Week 12 - Dramaturgies by Eddie Ladd
This week the question was asked, how is dramaturgy working?
We watched back the ten minute improvisation that we had set ourselves. The score was to bring objects into the empty space, which had a grey dance floor, white walls and grey curtains. We were to do it one at a time, straight away one after the other, but there seemed to be an overlap as it went on. When we had finished, the time set by the length of three sound clips, the floor was filled with cables, a rope, a chair or a few chairs, two fans, a coat on one of them, two potted plants from the kitchen in the building and more.

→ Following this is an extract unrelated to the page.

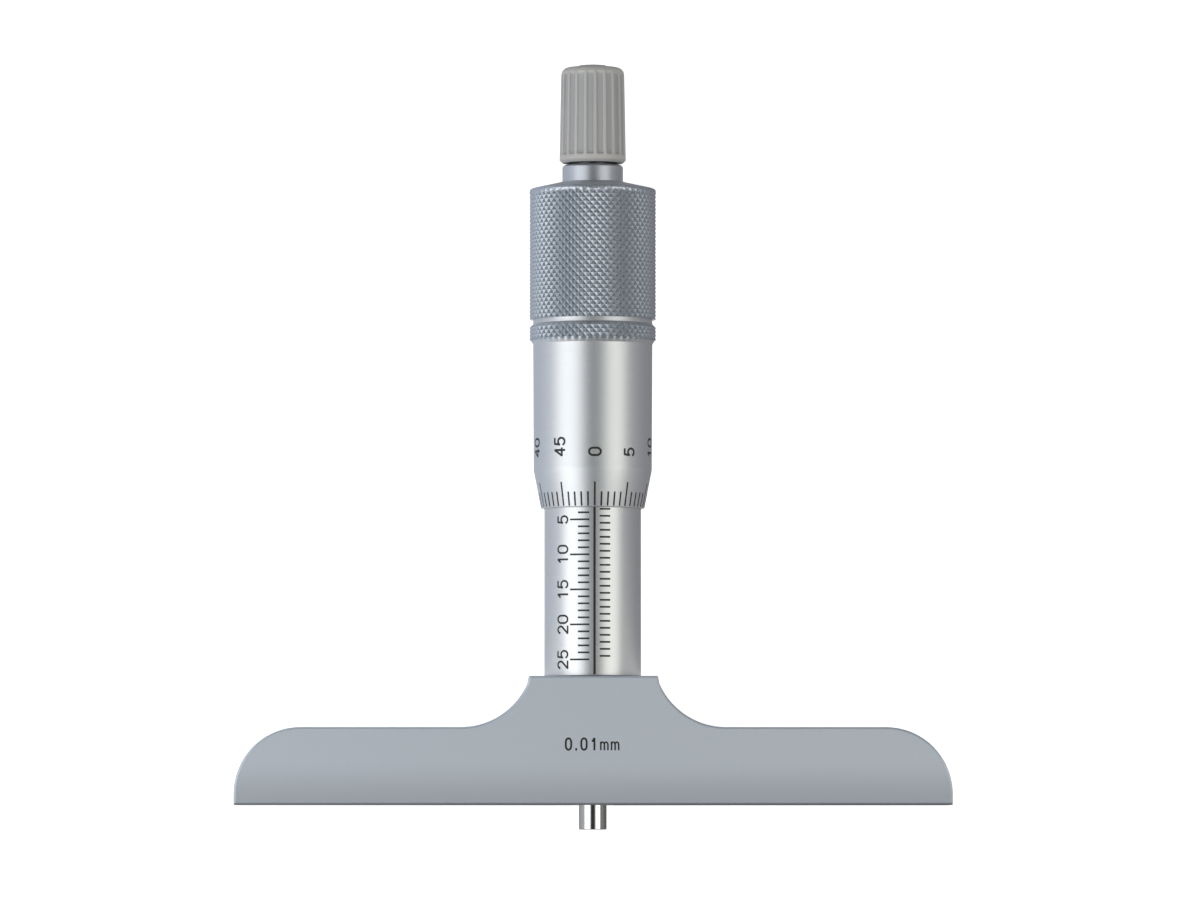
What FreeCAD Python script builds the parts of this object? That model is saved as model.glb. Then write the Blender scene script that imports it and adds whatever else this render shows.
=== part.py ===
import FreeCAD, Part
import math
import os

import Sketcher
from FreeCAD import Vector

# A 0-25 mm depth micrometer, in millimetres, lying on its back.
# The spindle's axis is Y and the ratchet end is +Y. The measuring face of the base is the
# plane Y = 0, X runs along the base and the graduated front looks up, to +Z.
# Every piece is drawn where it stands when the instrument reads the sheet's "reading".

SIZES = [
    ("reading", 3.5, "depth that the scales show, and that the rod stands out"),
    ("travel", 25.0, "full reach of the rod"),
    ("scale_foot", 2.43, "last line of the sleeve's scale over the neck"),
    ("edge_setback", 0.19, "how far the thimble's edge stays behind the line it reads"),
    # base
    ("base_width", 102.5, "length of the measuring face"),
    ("base_wall", 2.0, "wall in front of and behind the inner sleeve"),
    ("arm_height", 11.1, "height of the arms"),
    ("end_flat", 1.6, "flat of the arms' ends below their round"),
    ("neck_rise", 7.3, "height of the neck over the arms"),
    ("neck_wall", 3.2, "wall of the neck beside the inner sleeve"),
    ("neck_side", 1.2, "height of the neck's straight sides"),
    ("neck_lean", 0.26, "how far those sides lean out"),
    ("shoulder_radius", 10.35, "hollow between neck and arm"),
    ("base_bevel", 0.3, "bevel of the base's edges"),
    ("rod_hole_gap", 0.15, "gap round the rod in the measuring face"),
    ("stem_floor", 8.0, "height of the inner sleeve's seat"),
    # fixed sleeves
    ("stem_diameter", 12.0, "outside of the inner sleeve"),
    ("thread_room", 1.2, "room below the thread at full reach"),
    ("nut_foot", 2.6, "start of the inner thread over the neck and the travel"),
    ("slot_floor", 3.0, "floor of the slots over the start of the inner thread"),
    ("taper_foot", 5.0, "start of the taper over the start of the inner thread"),
    ("nut_length", 12.5, "length of the inner thread"),
    ("taper_step", 0.55, "step from the stem down to the taper"),
    ("taper_rise", 0.3, "how much the taper narrows on each side"),
    ("slot_width", 1.0, "each slot of the split end"),
    ("slot_count", 3, "slots round the split end"),
    ("sleeve_wall", 0.92, "wall of the graduated sleeve"),
    ("sleeve_lap", 0.9, "graduated sleeve past the start of the taper"),
    ("spanner_hole", 1.6, "hole at the back for the hook spanner"),
    ("spanner_hole_rise", 5.0, "height of that hole over the neck"),
    ("adjuster_gap", 0.6, "graduated sleeve to adjusting nut"),
    ("adjuster_length", 4.6, "length of the adjusting nut"),
    ("adjuster_room", 0.6, "gap round the adjusting nut"),
    ("adjuster_notch", 1.4, "width of its two spanner notches"),
    ("adjuster_notch_depth", 1.2, "depth of those notches"),
    # spindle
    ("rod_diameter", 4.0, "ground measuring rod"),
    ("rod_bevel", 0.2, "bevel at the rod's end"),
    ("thread_diameter", 6.5, "outside of the 0.5 mm thread"),
    ("cone_length", 4.5, "taper that the thimble seats on"),
    ("cone_drop", 0.65, "how much that taper narrows on each side"),
    ("tapping_spare", 1.0, "tapped hole below the stud"),
    # thimble
    ("bore_gap", 0.15, "gap between the graduated sleeve and the thimble"),
    ("edge_wall", 0.3, "wall of the thimble at its bevelled edge"),
    ("edge_bevel", 0.12, "small bevel of that edge"),
    ("bevel_length", 5.5, "graduated bevel"),
    ("barrel_wall", 1.385, "wall of the barrel where it meets the bevel"),
    ("barrel_length", 18.1, "plain barrel"),
    ("barrel_growth", 0.085, "how much the barrel widens on each side"),
    ("grip_step", 0.53, "step from the barrel to the knurled grip"),
    ("ring_foot", 0.73, "height of the bevel below the narrow knurled ring"),
    ("ring_length", 1.66, "narrow knurled ring"),
    ("groove_depth", 0.54, "depth of the groove above the ring, and its lower bevel"),
    ("groove_length", 0.67, "floor of that groove"),
    ("end_room", 0.91, "room between inner sleeve and end wall at full reach"),
    ("web_thickness", 7.7, "end wall of the thimble"),
    ("grip_round", 0.5, "round of the grip's upper edge"),
    ("grip_rise", 0.9, "rise of the grip's end from that edge to the shank"),
    # ratchet
    ("shank_diameter", 8.72, "bright shank under the knob"),
    ("shank_seat", 1.8, "depth of its seat in the thimble"),
    ("shank_length", 3.33, "part of the shank that shows"),
    ("shank_bevel", 0.25, "bevel of the shank's upper edge"),
    ("stud_diameter", 3.0, "stud that draws the thimble onto the taper"),
    ("stud_length", 5.8, "length of that stud"),
    ("neck_room", 0.55, "gap between the shank's toothed neck and the knob"),
    ("neck_length", 3.1, "toothed neck to the roots of its teeth"),
    ("tooth_height", 0.45, "height of the saw teeth at the rim"),
    ("tooth_count", 12, "saw teeth of the ratchet"),
    ("screw_diameter", 2.0, "screw that holds the knob"),
    ("screw_depth", 5.0, "length of the screw inside the shank"),
    ("head_ledge", 0.55, "ledge of that screw's head"),
    ("head_height", 1.3, "height of that head"),
    ("screw_slot", 0.5, "width and depth of the slot in that head"),
    ("clutch_gap", 0.1, "gap between clutch ring and knob"),
    ("clutch_length", 1.9, "clutch ring over its teeth"),
    ("key_height", 0.4, "keys of the clutch ring, over its rim"),
    ("key_width", 1.2, "width of the keyways in the knob"),
    ("key_count", 3, "keys of the clutch ring"),
    ("spring_diameter", 5.2, "outside of the ratchet spring"),
    ("wire_diameter", 0.4, "wire of that spring"),
    ("wire_sides", 8, "flats that the round wire is drawn with"),
    ("spring_length", 2.6, "fitted length of that spring"),
    ("spring_pitch", 0.7, "pitch of its coils"),
    ("washer_lip", 0.3, "washer past the spring"),
    ("washer_thickness", 0.2, "thickness of that washer"),
    # knob
    ("knob_gap", 0.33, "gap between shank and knob"),
    ("knob_cavity", 7.1, "bore of the knob round the clutch"),
    ("knob_wall", 1.22, "wall of the knob at its foot"),
    ("knob_draft", 0.24, "how much the knob narrows on each side"),
    ("knob_web", 1.0, "wall that the screw holds"),
    ("knob_bevel", 0.4, "bevel of the knob's foot"),
    ("knob_round", 1.1, "round of the knob's head"),
    ("knob_dome", 0.1, "rise of the knob's head"),
    ("flute_foot", 1.2, "plain ring below the flutes"),
    ("flute_head", 1.1, "head of the knob above the flutes"),
    ("flute_width", 1.0, "width of each flute"),
    ("flute_depth", 0.27, "depth of each flute"),
    ("flute_count", 20, "flutes round the knob"),
    ("flute_turn", 12.7, "angle of one flute from the front, in degrees"),
    ("plug_room", 1.25, "room between the screw's head and the plug"),
    ("plug_length", 2.3, "length of the plug's spigot"),
    ("plug_ledge", 0.4, "ledge of the plug's head"),
    ("plug_head", 0.2, "height of the plug's head"),
    # clearances
    ("press_gap", 0.01, "radial gap drawn in each pressed or screwed fit"),
    ("running_gap", 0.03, "radial gap of each turned fit that runs"),
    ("seat_gap", 0.05, "gap between faces that slide or are screwed together"),
    ("free_gap", 0.3, "gap between faces of pieces that move apart"),
]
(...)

After watching, I said, at too high a speed and volume, to the others that we looked GLUM. We looked like three unhappy, self-possessed women listlessly arranging things, women who have TOO MUCH stuff and money to waste and that people who do not have enough look after their stuff and that, maybe, was the point of the activity, except that this is art world in which everything is a choice about meaning, maybe there is and maybe not, we just ask the questions, there are no answers. It’s three women working with special art rules, going about an ARCANE procedure, from which the audience is kept at a distance because they will be forever guessing how to watch what we’re doing - is this about life? Is it special art world? Maybe it is, because we’re in a special art place.
I was enraged. My two colleagues had grace and patience. We have known each other for at least a decade, are friends, and will never fall out. I would never have said this otherwise. Apart from some spectaculars, I mostly yell in my head. Thank goodness for the arts. We tried it again, taking more care with the objects, and looking more cheerful. I thought it was better.